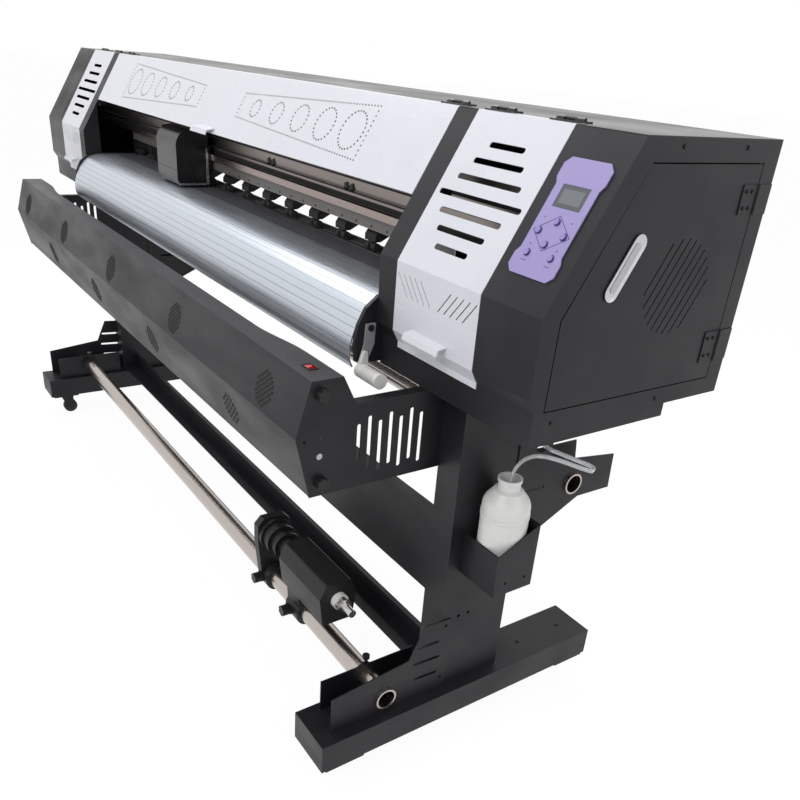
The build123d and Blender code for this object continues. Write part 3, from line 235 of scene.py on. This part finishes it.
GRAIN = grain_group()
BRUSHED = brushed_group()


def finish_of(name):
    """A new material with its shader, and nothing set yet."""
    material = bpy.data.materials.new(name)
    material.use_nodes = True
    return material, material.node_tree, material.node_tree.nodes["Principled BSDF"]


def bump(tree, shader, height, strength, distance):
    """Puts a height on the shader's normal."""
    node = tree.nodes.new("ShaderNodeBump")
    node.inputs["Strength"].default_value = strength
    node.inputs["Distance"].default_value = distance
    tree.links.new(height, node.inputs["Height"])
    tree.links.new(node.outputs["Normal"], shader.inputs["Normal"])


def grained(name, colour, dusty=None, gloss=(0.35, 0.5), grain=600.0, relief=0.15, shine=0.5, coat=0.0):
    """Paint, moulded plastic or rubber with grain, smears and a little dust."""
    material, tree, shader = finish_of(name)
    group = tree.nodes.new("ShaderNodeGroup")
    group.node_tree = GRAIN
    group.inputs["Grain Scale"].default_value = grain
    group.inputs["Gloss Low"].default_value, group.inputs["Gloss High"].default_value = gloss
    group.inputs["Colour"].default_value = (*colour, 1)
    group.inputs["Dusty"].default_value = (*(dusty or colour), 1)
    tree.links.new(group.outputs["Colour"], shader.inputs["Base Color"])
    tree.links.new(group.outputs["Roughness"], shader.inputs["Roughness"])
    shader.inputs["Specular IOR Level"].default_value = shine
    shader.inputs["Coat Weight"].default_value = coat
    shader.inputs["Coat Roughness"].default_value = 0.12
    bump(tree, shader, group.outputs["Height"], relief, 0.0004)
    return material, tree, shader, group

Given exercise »
Write out the material exactly as given.

Answer to the task »
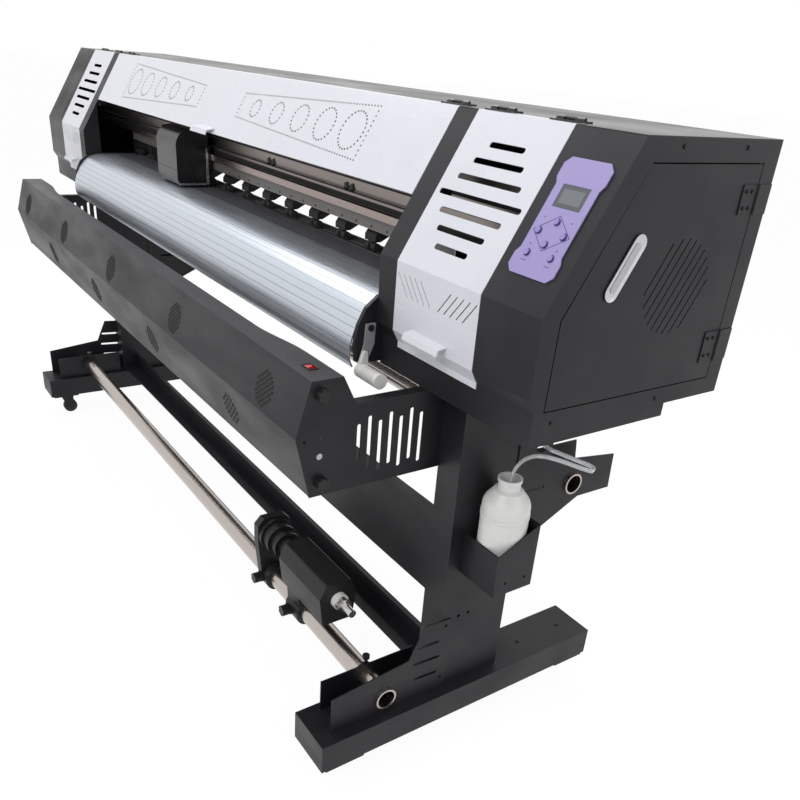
The build123d and Blender code for this object continues. Write part 3, from line 235 of scene.py on. This part finishes it.
GRAIN = grain_group()
BRUSHED = brushed_group()


def finish_of(name):
    """A new material with its shader, and nothing set yet."""
    material = bpy.data.materials.new(name)
    material.use_nodes = True
    return material, material.node_tree, material.node_tree.nodes["Principled BSDF"]


def bump(tree, shader, height, strength, distance):
    """Puts a height on the shader's normal."""
    node = tree.nodes.new("ShaderNodeBump")
    node.inputs["Strength"].default_value = strength
    node.inputs["Distance"].default_value = distance
    tree.links.new(height, node.inputs["Height"])
    tree.links.new(node.outputs["Normal"], shader.inputs["Normal"])


def grained(name, colour, dusty=None, gloss=(0.35, 0.5), grain=600.0, relief=0.15, shine=0.5, coat=0.0):
    """Paint, moulded plastic or rubber with grain, smears and a little dust."""
    material, tree, shader = finish_of(name)
    group = tree.nodes.new("ShaderNodeGroup")
    group.node_tree = GRAIN
    group.inputs["Grain Scale"].default_value = grain
    group.inputs["Gloss Low"].default_value, group.inputs["Gloss High"].default_value = gloss
    group.inputs["Colour"].default_value = (*colour, 1)
    group.inputs["Dusty"].default_value = (*(dusty or colour), 1)
    tree.links.new(group.outputs["Colour"], shader.inputs["Base Color"])
    tree.links.new(group.outputs["Roughness"], shader.inputs["Roughness"])
    shader.inputs["Specular IOR Level"].default_value = shine
    shader.inputs["Coat Weight"].default_value = coat
    shader.inputs["Coat Roughness"].default_value = 0.12
    bump(tree, shader, group.outputs["Height"], relief, 0.0004)
    return material, tree, shader, group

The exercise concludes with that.